What has Dominique Alexander of NGAN said about Dallas Justice Now
Executive summary
Reporting reviewed does not contain any direct quotes or mentions of an organization or campaign named “Dallas Justice Now” by Dominique Alexander; therefore the factual answer is that there is no documented record in these sources of Alexander commenting specifically about “Dallas Justice Now” [1] [2]. What can be reconstructed from the available reporting is a consistent set of positions and public statements Alexander has made about policing, community-led justice, and specific local cases that illuminate how he would likely position himself toward a group with that name [2] [3].
1. Alexander’s public theme: mobilize, spotlight policing, and press forward
Alexander has repeatedly framed his activism as a call to keep public attention on policing and systemic reform, urging people to “mobilize” and “press forward” rather than give up, language reported in coverage of NGAN-organized protests and events [2]. That broader thrust—community mobilization, highlighting police conduct, and continued advocacy—forms the backbone of his public rhetoric across years of demonstrations from 2014 onward [3] [2].

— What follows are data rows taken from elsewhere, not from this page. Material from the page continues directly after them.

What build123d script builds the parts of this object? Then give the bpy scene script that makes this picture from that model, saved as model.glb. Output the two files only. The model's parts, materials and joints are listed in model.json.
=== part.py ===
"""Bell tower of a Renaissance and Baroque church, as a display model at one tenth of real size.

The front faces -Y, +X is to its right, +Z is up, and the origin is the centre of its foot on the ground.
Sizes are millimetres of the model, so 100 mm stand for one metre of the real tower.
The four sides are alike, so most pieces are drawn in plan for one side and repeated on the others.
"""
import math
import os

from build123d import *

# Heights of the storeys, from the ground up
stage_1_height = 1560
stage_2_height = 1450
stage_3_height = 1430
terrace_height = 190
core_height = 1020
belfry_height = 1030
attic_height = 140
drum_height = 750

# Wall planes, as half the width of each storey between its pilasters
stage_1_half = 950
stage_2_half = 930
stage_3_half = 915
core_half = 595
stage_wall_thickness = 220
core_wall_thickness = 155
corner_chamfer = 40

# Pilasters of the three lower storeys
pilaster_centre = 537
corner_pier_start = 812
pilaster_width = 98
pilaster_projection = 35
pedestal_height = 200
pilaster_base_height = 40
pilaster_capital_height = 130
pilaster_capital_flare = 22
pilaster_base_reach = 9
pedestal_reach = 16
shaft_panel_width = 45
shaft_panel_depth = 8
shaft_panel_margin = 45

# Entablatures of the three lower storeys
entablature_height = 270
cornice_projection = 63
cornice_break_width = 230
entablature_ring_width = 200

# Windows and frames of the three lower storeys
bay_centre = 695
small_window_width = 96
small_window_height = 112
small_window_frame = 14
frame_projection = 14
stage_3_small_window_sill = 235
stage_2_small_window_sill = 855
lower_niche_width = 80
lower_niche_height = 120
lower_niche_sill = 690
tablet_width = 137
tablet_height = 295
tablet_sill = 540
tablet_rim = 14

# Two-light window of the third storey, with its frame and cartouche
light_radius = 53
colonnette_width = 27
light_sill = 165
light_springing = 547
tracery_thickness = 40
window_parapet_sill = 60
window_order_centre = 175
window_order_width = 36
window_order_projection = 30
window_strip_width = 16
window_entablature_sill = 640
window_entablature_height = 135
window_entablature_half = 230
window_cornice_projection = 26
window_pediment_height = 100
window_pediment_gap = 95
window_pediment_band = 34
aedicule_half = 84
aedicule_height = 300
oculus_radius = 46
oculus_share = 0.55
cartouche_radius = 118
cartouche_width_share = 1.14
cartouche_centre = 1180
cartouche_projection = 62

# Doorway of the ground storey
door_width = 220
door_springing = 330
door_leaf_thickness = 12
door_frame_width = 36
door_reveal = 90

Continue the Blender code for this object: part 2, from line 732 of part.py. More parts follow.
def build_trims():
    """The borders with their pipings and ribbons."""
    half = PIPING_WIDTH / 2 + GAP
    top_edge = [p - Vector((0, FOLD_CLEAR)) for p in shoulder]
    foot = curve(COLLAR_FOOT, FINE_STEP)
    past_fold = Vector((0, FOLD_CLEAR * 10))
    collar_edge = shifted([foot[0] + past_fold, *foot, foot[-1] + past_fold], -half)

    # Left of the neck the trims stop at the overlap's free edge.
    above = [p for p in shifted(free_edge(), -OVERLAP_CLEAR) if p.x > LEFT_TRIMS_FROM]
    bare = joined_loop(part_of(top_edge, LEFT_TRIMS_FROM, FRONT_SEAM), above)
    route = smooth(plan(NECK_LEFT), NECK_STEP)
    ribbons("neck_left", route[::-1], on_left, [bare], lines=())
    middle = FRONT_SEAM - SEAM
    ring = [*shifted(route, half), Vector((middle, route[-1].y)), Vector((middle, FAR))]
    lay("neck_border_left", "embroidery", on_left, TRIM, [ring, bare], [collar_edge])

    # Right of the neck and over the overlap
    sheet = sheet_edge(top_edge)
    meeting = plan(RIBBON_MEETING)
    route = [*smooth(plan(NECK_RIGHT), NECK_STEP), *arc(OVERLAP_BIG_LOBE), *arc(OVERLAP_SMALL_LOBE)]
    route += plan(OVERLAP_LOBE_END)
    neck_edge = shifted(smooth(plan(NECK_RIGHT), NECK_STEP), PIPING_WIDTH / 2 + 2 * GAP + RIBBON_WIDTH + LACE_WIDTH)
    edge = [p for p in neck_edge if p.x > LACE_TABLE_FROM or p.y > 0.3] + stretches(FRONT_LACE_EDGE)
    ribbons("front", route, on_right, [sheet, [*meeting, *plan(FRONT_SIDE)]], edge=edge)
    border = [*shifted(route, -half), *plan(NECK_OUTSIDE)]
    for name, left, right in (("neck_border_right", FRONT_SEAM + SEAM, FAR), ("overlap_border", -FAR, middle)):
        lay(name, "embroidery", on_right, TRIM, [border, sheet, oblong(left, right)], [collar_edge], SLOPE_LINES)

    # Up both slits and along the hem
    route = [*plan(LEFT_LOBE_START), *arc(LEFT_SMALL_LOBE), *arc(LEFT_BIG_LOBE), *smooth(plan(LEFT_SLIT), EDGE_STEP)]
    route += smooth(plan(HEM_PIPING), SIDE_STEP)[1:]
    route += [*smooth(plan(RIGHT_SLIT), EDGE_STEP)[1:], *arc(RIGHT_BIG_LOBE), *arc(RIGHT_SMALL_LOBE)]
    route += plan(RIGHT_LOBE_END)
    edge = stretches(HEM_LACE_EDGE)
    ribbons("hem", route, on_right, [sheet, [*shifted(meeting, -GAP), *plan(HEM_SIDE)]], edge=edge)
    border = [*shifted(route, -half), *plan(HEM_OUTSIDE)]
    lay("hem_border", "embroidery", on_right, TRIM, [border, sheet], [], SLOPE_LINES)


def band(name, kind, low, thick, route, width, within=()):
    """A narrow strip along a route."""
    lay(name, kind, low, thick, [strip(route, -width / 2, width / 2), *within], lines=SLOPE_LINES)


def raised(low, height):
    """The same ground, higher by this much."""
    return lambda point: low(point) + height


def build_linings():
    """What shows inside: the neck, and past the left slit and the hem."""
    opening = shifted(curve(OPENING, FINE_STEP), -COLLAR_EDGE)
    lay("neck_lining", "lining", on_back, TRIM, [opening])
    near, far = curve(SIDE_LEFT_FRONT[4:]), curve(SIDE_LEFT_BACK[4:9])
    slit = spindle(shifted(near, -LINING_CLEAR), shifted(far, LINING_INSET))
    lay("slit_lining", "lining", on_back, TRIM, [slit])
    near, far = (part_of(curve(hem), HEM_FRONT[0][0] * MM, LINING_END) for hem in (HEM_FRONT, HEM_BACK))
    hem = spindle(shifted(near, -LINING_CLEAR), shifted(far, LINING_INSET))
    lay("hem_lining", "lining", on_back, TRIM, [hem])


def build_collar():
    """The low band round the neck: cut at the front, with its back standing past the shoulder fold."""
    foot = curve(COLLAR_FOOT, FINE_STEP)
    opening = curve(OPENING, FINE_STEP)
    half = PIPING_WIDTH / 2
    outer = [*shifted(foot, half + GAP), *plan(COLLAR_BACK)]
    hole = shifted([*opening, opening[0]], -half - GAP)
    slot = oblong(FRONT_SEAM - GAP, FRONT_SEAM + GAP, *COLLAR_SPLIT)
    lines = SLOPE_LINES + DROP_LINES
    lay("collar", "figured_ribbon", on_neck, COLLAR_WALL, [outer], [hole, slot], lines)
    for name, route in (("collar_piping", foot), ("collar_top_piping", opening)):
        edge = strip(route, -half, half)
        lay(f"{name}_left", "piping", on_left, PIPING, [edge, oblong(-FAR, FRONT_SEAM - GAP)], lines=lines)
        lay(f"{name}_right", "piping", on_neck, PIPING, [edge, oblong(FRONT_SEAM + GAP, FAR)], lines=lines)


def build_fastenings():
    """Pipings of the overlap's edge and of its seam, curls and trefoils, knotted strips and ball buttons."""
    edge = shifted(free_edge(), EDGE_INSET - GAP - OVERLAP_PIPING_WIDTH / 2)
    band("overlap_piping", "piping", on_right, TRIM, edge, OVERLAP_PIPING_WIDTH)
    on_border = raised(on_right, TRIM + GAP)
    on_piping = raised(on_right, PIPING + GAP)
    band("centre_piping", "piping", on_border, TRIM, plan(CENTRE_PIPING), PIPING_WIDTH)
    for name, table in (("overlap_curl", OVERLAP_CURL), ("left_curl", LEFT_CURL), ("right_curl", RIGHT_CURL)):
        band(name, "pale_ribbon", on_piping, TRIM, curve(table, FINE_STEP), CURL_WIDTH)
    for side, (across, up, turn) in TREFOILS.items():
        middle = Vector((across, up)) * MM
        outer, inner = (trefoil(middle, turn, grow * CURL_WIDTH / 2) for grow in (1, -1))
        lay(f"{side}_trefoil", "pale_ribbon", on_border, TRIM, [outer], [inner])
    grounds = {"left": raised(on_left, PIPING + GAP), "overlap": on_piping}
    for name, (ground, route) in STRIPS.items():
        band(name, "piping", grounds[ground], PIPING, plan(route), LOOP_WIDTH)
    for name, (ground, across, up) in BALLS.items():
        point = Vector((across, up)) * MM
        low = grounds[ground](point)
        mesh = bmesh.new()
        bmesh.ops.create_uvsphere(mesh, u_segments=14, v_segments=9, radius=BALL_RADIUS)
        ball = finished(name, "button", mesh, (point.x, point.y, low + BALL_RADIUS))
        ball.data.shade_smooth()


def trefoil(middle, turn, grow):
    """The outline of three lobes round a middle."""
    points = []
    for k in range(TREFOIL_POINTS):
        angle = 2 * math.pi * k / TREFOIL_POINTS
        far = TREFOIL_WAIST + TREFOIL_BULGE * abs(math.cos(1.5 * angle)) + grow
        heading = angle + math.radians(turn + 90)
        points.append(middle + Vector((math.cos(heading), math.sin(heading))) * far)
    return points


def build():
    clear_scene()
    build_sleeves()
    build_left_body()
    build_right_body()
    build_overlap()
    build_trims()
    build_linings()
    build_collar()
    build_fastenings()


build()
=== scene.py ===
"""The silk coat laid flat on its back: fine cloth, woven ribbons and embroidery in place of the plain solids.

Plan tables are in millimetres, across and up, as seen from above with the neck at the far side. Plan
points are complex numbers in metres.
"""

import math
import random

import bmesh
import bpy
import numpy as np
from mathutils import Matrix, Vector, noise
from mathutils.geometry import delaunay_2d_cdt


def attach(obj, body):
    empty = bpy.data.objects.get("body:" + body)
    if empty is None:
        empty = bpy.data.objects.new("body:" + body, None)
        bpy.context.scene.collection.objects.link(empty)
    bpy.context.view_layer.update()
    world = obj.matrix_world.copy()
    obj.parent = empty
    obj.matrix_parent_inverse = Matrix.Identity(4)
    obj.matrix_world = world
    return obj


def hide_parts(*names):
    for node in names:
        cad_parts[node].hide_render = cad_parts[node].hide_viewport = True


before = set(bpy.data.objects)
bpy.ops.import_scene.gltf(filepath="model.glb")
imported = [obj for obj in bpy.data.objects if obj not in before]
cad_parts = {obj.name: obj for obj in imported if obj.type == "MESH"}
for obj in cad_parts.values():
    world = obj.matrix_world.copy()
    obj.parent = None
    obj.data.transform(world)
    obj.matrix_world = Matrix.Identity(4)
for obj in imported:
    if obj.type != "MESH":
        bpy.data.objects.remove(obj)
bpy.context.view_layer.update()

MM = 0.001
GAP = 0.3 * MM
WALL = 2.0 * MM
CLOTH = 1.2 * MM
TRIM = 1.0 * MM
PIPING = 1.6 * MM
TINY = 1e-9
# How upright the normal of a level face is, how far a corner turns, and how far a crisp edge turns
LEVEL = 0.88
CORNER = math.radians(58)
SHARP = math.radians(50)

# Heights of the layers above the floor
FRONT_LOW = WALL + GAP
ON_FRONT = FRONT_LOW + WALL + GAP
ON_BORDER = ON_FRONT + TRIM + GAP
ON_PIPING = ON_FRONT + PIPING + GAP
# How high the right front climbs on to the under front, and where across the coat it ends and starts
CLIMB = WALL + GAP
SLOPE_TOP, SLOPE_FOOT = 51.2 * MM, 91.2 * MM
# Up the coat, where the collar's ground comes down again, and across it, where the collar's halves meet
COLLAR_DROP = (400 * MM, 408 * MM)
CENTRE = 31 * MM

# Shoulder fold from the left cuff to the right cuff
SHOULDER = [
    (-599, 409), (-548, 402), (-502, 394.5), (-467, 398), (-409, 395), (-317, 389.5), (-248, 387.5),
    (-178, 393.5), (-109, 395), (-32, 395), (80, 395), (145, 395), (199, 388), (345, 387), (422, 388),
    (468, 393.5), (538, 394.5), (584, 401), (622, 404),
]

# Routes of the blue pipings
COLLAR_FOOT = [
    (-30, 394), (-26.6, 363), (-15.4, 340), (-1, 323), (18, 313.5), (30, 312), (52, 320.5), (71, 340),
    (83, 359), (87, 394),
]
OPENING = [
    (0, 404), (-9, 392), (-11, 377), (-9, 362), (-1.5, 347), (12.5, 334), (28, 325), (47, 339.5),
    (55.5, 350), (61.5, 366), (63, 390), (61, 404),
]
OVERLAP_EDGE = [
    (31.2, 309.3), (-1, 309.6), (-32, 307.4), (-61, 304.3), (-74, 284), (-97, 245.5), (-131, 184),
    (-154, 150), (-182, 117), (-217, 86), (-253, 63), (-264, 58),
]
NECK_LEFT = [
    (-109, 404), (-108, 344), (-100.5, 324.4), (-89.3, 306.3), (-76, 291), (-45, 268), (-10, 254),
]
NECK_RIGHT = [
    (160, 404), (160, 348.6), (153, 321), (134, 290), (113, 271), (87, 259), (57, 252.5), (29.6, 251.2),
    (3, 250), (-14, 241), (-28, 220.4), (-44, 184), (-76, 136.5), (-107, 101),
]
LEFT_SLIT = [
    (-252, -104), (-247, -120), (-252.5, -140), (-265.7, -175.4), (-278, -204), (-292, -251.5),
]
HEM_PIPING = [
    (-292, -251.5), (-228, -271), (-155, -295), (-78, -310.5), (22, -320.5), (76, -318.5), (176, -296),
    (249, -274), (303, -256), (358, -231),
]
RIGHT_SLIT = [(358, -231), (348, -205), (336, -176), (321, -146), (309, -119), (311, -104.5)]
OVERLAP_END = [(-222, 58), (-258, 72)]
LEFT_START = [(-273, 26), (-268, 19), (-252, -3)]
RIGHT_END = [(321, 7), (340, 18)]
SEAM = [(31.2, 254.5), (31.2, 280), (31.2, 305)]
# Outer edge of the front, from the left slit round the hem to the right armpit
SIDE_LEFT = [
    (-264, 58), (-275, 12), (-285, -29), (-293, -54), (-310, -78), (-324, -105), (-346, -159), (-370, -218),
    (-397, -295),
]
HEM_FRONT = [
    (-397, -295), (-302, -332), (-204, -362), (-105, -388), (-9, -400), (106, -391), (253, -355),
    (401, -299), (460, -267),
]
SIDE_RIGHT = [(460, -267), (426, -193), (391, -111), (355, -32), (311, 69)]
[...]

2. Emphasis on legal advocacy and partnerships when defending clients
When NGAN has taken up specific legal causes—most recently the defense advocacy role around the Karmelo Anthony case—Alexander and his organization presented themselves as part of “people-powered justice” and worked alongside legal allies, a stance documented in news reports and organizational summaries [4] [5]. Those actions demonstrate a pattern: NGAN under Alexander combines street protests with legal advocacy and public press conferences to shape the narrative and support defendants they view as victims of systemic bias [5] [2].
3. Public condemnation of violence, yet proximity to contentious events
Alexander and NGAN publicly condemned violence even when events became deadly—after the 2016 Dallas ambush that killed police officers, NGAN issued statements disavowing violence while Alexander noted he was “right there when the shooting happened” [2]. This tension—publicly opposing violence while having organized protests that preceded violent incidents and being personally present—has been highlighted by local outlets and informs how others interpret his comments about public safety and justice [6] [2].
4. Confrontational stance toward critics and perceived disrespect
In at least one high-profile moment, Alexander told a grieving father attending an NGAN event that his presence was “a disrespect to the dignity of his son,” reflecting a confrontational, protective posture toward families NGAN supports and an insistence on controlling the context of NGAN events [2]. That episode illustrates Alexander’s willingness to publicly rebuke critics or outsiders who he believes undermine the narratives NGAN advances [2].
5. Mixed public reputation that colors reception of his statements
Multiple outlets catalog Alexander’s criminal history and probation issues—facts repeatedly raised in reporting—which shape how his remarks are received by law enforcement, some media, and political opponents [1] [3] [6]. InfluenceWatch and other profiles label NGAN as far-left and emphasize Alexander’s past, while local longform pieces profile him as a charismatic organizer; both strains of coverage affect the interpretive frame applied to anything he says about justice groups [5] [1] [3].
6. What the record does not show: no direct commentary about “Dallas Justice Now”
The assembled reporting contains no direct quote or attribution of Alexander speaking about an entity named “Dallas Justice Now,” so any claim that he has commented on that specific group cannot be substantiated from these sources [1] [5] [2]. Absent additional reporting linking Alexander and that name, the only defensible position is to map his documented themes—community mobilization, legal advocacy, condemnation of violence, defensive posture toward critics—and note how those themes would likely inform his view of a similarly named justice group [3] [4] [2].